Recruiting update: Thanks to @rdouglas-gitlab's wonderful work, we've got five people scheduled! I'll be adding them to the UX Research calendar - so please attend if you'd like to. Sessions will be recorded.
@loriewhitaker as chatted, here's a list of references where you can look into the comments of users that are frustrated by how GitLab handles large MRs. Some people mention the slowness, others mention the visibility behavior.
@pedroms thank you sooo much! I just posted a link to a shorter screener on those (except for the twitter one since i don't have a twitter account that's public).
We are having some difficulties with recruiting people who dislike the MR experience and no-shows. So far both no shows are people who disliked the MR experience! I've spoken with those who are happy with the experience, but now I really need to focus on those who are unsatisfied. I've also posted in the recruiting issue.
@clenneville I think they just picked the wrong time. Not sure why they did, as Calendly should show their calendar in the 24 hr clock.
We have yet to send this out to First Look - I've asked @rdouglas-gitlab and @evhoffmann if they could, but I wasn't sure where they were with the Qualtrics issues with sending emails out (it's been severely reducing our email output and I know they've been working to resolve it).
I've asked @rdouglas-gitlab and @evhoffmann if they could, but I wasn't sure where they were with the Qualtrics issues with sending emails out
Hello! I will indeed get an email out today, but we're also asking the TAMs and social team for help. People in First Look tend to be super fans, so we are unlikely to get enough people through there. FYI the email issues have been resolved as well
@evhoffmann I have also just pinged 5 people on Twitter that had previously expressed dissatisfaction with merge requests and that I then had contact with. Let's hope at least one or two of them sign up
Ok, TAMs have identified at least one customer where they've had issues with MRs, and are sending the screener. I've also asked community advocates to send the screener in response to any relatively recent negative mentions about MRs.

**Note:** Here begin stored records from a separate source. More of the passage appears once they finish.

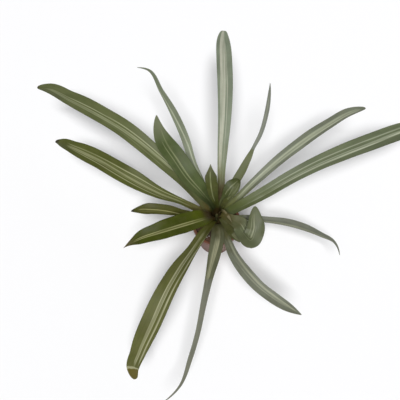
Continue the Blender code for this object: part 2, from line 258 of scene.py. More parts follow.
def finish_skin(tree, shader, colour, height, depth, strength):
    """Gives a shader its colour, and its normal by a height from 0 to 1 for a depth in metres."""
    tree.links.new(colour, shader.inputs["Base Color"])
    bump = add_node(tree, "Bump", {"Height": height, "Distance": depth, "Strength": strength})
    tree.links.new(bump.outputs["Normal"], shader.inputs["Normal"])


# Soil dust settles in fine patches on what stands in or over soil. Its mask is 1 where it lies
# thickest, and every finish that takes dust uses it with a patch scale and an amount of its own.
DUST = (0.150, 0.110, 0.078)
DUST_GRAIN_SCALE = 2600.0
DUST_GRAIN_SHARE = 0.45
DUST_STARTS = 0.62
DUST_FULL = 0.92

dust_group, given, wanted = start_group(
    "settled_dust", {"Place": "Vector", "Patch Scale": 90.0, "Amount": 0.5}, {"Mask": "Float"}
)
dust_patch = speckle(dust_group, given["Place"], given["Patch Scale"], detail=5.0, roughness=0.65)
dust_grain = speckle(dust_group, given["Place"], DUST_GRAIN_SCALE, detail=2.0)
dust_lie = reckon(dust_group, "MULTIPLY_ADD", dust_grain, DUST_GRAIN_SHARE, dust_patch)
dust_lie = ramp(dust_group, dust_lie, DUST_STARTS, DUST_FULL)
dust_group.links.new(reckon(dust_group, "MULTIPLY", dust_lie, given["Amount"]), wanted["Mask"])


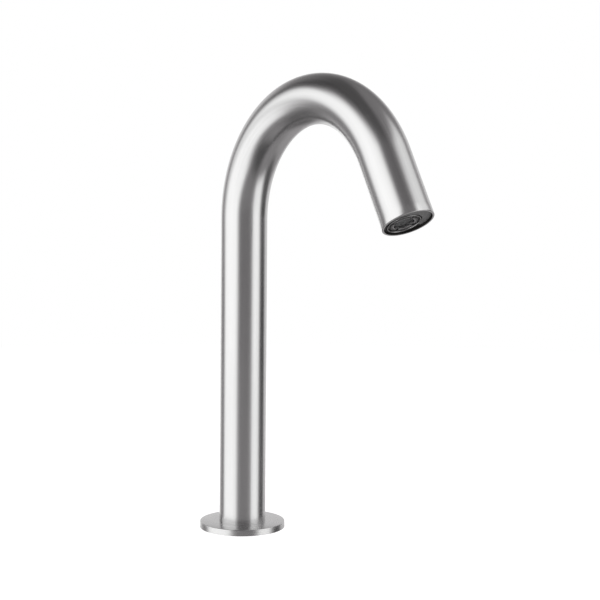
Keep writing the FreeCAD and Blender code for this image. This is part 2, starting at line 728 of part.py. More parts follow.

@loriewhitaker FYI in case it may help you for the analysis of this research, today I invested some time in reviewing all of the major issues around reviewing (not merging) large MRs and compiled a prioritized list of problems-possible solutions: &1417 (comment 384403074)
Also FYI for @mvanremmerden in case you stumble upon some less-than-ideal MR performance issues
@pedroms I linked all of the actionable insights to this research issue. The informative insights, along with the actionable ones, can all be found in the Dovetail project.
@danielgruesso@pedroms@mvanremmerden
TL;DR - the majority, if not all, of the insights I uncovered by interviewing 21 customers are the ones we've been aware of. There was no lurking large issue we hadn't uncovered. We just need to address the items we know about to increase satisfaction and efficiency of MRs.
I'm happy to discuss what I learned with anyone, but like I said, I don't think there's anything there that no one had thought of. I'm going to close this issue.
@loriewhitaker this is great, thank you for doing this urgent and valuable research! I really appreciate it and know how challenging it was (for many different reasons)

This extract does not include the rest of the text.